Elif: I actually think women are at the forefront because if you follow the news in Turkey today, the ones on the street are mostly women trying to fight for their rights. And that is not a coincidence because whenever countries fall back into ultranationalism, religious fundamentalism, or populist authoritarianism, we will also see an increase in misogyny, an increase in homophobia, and in patriarchal codes.
But of course, I am hopeful because even though I feel depressed when I look at politics in Turkey, I feel hopeful when I listen to people, especially a diverse background of people. It is amazing to see their resilience and how many beautiful souls are there, even if we don’t always hear their voices in the headlines.
Which is your favorite book of your own?
Elif: It is very hard for me to choose a favorite book. I think I change so much with every book. I do believe books change us, they change the readers and the writers. I think it is always the book I have yet to write that is my favorite.
How do you think we can bring people back to seeing what brings us together rather than what separates us in an increasingly divisive world?
Elif: I honestly think this is one of our most fundamental questions right now.
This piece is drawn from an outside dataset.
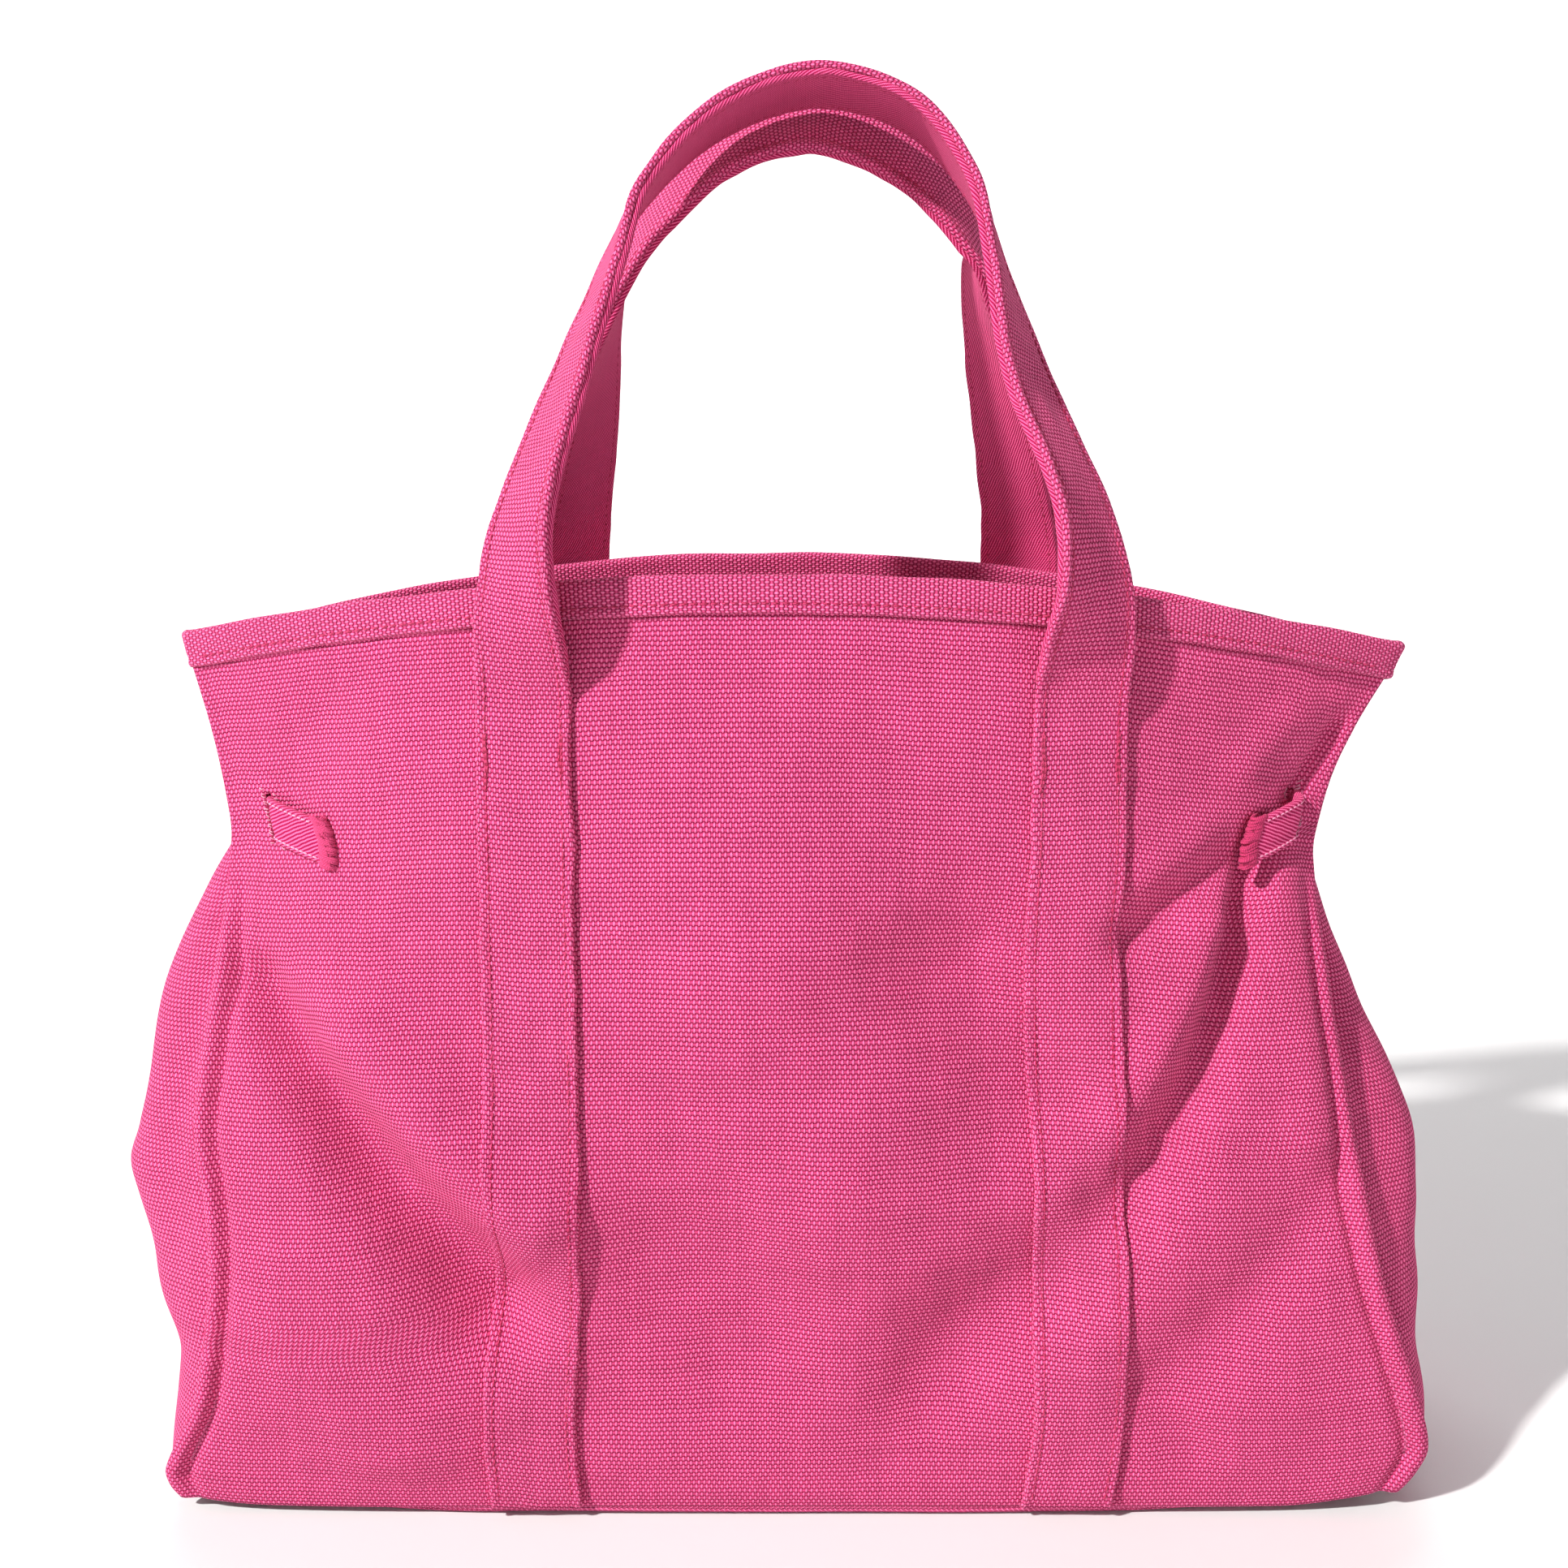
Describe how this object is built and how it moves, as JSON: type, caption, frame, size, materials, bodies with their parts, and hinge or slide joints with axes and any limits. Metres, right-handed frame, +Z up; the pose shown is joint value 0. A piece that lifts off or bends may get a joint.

It is very difficult to have conversations with people who think differently or view the world in a completely different way from ourselves. But we need to try.
We need to try because not all of us are born into the same settings. Life is a learning experience. We learn at different stages in our lives and we learn from each other. If the conversations are cut off, we’re not learning, they’re not learning. That is a dangerous setting.
There is a reason why authoritarian demagogues all around the world love to divide societies into us vs. them. The reason is that they thrive on that duality. If we become divided into us vs. them, someone will benefit from that division.
I make a distinction between hate speech and freedom of speech. The kind of hate speech that involves violence is something else, that’s very dangerous. But other than that we need to be open, ready, willing to engage in conversations and to learn from each other.